━━━ COLLECTED DATA

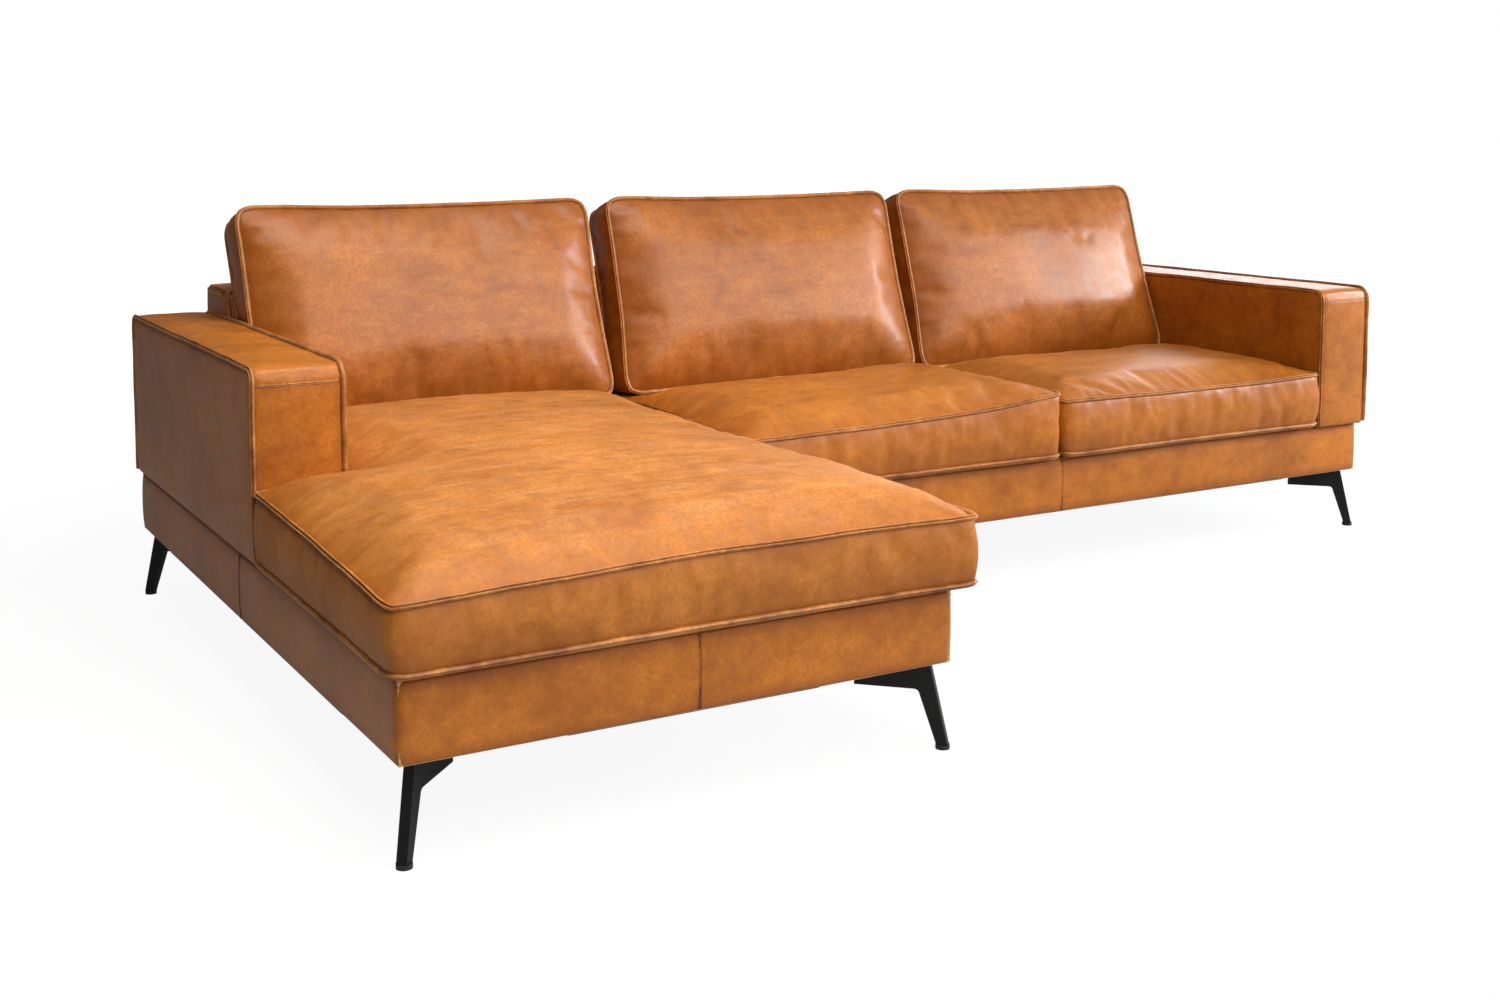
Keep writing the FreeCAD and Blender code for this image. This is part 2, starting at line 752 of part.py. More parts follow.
def seat_cushions():
    layers = ((0, FINE), (size("cover_wrap"), COARSE))
    gap = size("cushion_gap") + size("boxing_bulge")
    bottom = size("deck_top") + size("seat_gap")
    back_line = size("back_front") - gap
    arm_in = size("arm_width")
    seat = size("seat_width")
    front = -size("front_overhang")
    side = -size("side_overhang")
    lines = [0, arm_in + seat - gap - side, back_line - front, arm_in + gap - side,
             size("left_arm_front") - size("arm_front_gap") - gap - front, 0]
    forms = [seat_form(lines, CORNER_SIGNS, 4, size("chaise_seam"), size("chaise_crown"), *layer)
             for layer in layers]
    add_cushion("chaise_seat", forms[0], forms[1], side, front, bottom)
    front = size("sofa_front") - size("seat_overhang")
    lines = [0, seat - 2 * gap, back_line - front, 0]
    for number, name in ((1, "middle_seat"), (2, "right_seat")):
        forms = [seat_form(lines, BOX_SIGNS, None, size("seat_seam"), size("seat_crown"), *layer)
                 for layer in layers]
        add_cushion(name, forms[0], forms[1], arm_in + number * seat + gap, front, bottom)


def back_form(width, skin, grain):
    """A back cushion lying on its rear face, its width along X and its height along Y."""
    high = size("back_cushion_height")
    lines = [0, width, high, 0]
    run = size("crown_share") * min(width, high)
    seam = size("back_seam_set") + size("back_boxing")
    radius = size("back_corner") - skin

    def ring(height, inset, share=0):
        corners = rim(lines, BOX_SIGNS, [inset + skin] * 4)
        return level(corners, height, [radius * (1 - share / 2)] * 4, grain)

    levels = [
        ring(skin, size("back_rear_inset")),
        ring(size("back_seam_set"), 0),
        ring(size("back_seam_set") + size("back_boxing") / 2, -size("back_bulge")),
        ring(seam - skin, 0),
    ]
    steps = grain[2]
    for step in range(1, steps + 1):
        share = step / steps
        levels.append(ring(seam - skin + size("back_crown") * crown_curve(share), run * share, share))
    return facetted_loft(levels)


def back_cushions():
    """Three cushions that lean on the backs and are pressed flat where they stand on the seats."""
    lean = size("back_recline")
    gap = size("seat_gap")
    thick = size("back_seam_set") + size("back_boxing")
    rest = size("deck_top") + gap + size("rest_height") + size("rest_rise") + gap
    low = rest - thick * math.sin(math.radians(lean))
    rear = size("back_front") + (low - size("deck_top")) * size("back_lean")
    rear -= gap / math.cos(math.radians(lean))
    width = size("seat_width") - 2 * size("back_side_gap")
    tilt = FreeCAD.Placement(FreeCAD.Vector(), FreeCAD.Rotation(FreeCAD.Vector(1, 0, 0), 90 - lean))
    for number, name in enumerate(("left_back", "middle_back", "right_back")):
        shift = -size("back_shift") if number == 0 else size("back_shift")
        forms = []
        for skin, grain in ((0, FINE), (size("cover_wrap"), COARSE)):
            form = back_form(width, skin, grain)
            form.Placement = tilt
            under = Part.makeBox(2 * width, 4 * thick, 4 * thick,
                                 FreeCAD.Vector(-width / 2, -2 * thick, rest - low + skin - 4 * thick))
            forms.append(form.cut(under))
        left = size("arm_width") + number * size("seat_width") + size("back_side_gap") + shift
        add_cushion(name, forms[0], forms[1], left, rear, low)


for module, (left, width, front, depth) in MODULES.items():
    module_rails(module, left, width, front, depth)
    module_deck(module, left, width, front)
    module_covers(module, left, width, front, depth)
    module_legs(module)
chaise_cross_rails()
sofa_cross_rails()
sofa_supports()
connectors()
arm("left", "left_arm_front", "left_arm_length")
arm("right", "right_arm_front", "right_arm_length")
back("chaise", "arm_width", "chaise_width", 3)
back("sofa", "sofa_left", "base_length - arm_width", 5)
seat_cushions()
back_cushions()
doc.recompute()

failed = [thing.Label for thing in doc.Objects if {"Invalid", "Error"} & set(thing.State)]
if failed:
    raise RuntimeError(f"these features did not build: {failed}")
for part in parts:
    if part.Shape.isNull() or not part.Shape.isValid():
        raise RuntimeError(f"{part.Label} has no valid shape")

os.makedirs("parts", exist_ok=True)
for part in parts:
    part.Shape.exportStep(f"parts/{part.Label}.step")
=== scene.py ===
import json
import math
from dataclasses import dataclass

import bmesh
import bpy
from mathutils import Matrix, Vector, noise
from mathutils.bvhtree import BVHTree


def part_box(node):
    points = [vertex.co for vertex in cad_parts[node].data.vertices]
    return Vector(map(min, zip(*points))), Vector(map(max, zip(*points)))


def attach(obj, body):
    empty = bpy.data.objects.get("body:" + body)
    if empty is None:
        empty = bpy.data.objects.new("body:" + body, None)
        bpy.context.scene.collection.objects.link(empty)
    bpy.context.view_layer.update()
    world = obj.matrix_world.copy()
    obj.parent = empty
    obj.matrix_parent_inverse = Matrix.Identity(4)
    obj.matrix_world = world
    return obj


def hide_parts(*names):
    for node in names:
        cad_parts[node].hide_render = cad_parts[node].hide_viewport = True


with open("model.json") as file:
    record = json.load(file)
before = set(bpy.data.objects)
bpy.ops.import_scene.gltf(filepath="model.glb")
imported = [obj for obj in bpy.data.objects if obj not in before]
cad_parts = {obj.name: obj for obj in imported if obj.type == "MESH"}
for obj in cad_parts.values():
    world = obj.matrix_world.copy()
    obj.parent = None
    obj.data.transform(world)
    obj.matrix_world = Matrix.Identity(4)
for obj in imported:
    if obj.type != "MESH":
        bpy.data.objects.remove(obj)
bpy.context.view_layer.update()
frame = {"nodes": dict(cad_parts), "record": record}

MM = 0.001
UP = Vector((0, 0, 1))


# Camera, solved from the photograph's straight edges

CAMERA_PLACE = Vector((-2.078, -2.972, 0.990))
CAMERA_TURN = -0.5305
CAMERA_TILT = -0.087
LENS_MM = 42.13
SHIFT_UP = -0.15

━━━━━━

» **WHAT THE TASK ASKS**
Write out, exactly as they stand, the lines from the one containing "failed = [thing.Label" through the one containing "zip(*points))), Vector(map(max, zip(*points)))", both ends included.

» **SOLVED EXERCISE**
failed = [thing.Label for thing in doc.Objects if {"Invalid", "Error"} & set(thing.State)]
if failed:
    raise RuntimeError(f"these features did not build: {failed}")
for part in parts:
    if part.Shape.isNull() or not part.Shape.isValid():
        raise RuntimeError(f"{part.Label} has no valid shape")

os.makedirs("parts", exist_ok=True)
for part in parts:
    part.Shape.exportStep(f"parts/{part.Label}.step")
=== scene.py ===
import json
import math
from dataclasses import dataclass

import bmesh
import bpy
from mathutils import Matrix, Vector, noise
from mathutils.bvhtree import BVHTree


def part_box(node):
    points = [vertex.co for vertex in cad_parts[node].data.vertices]
    return Vector(map(min, zip(*points))), Vector(map(max, zip(*points)))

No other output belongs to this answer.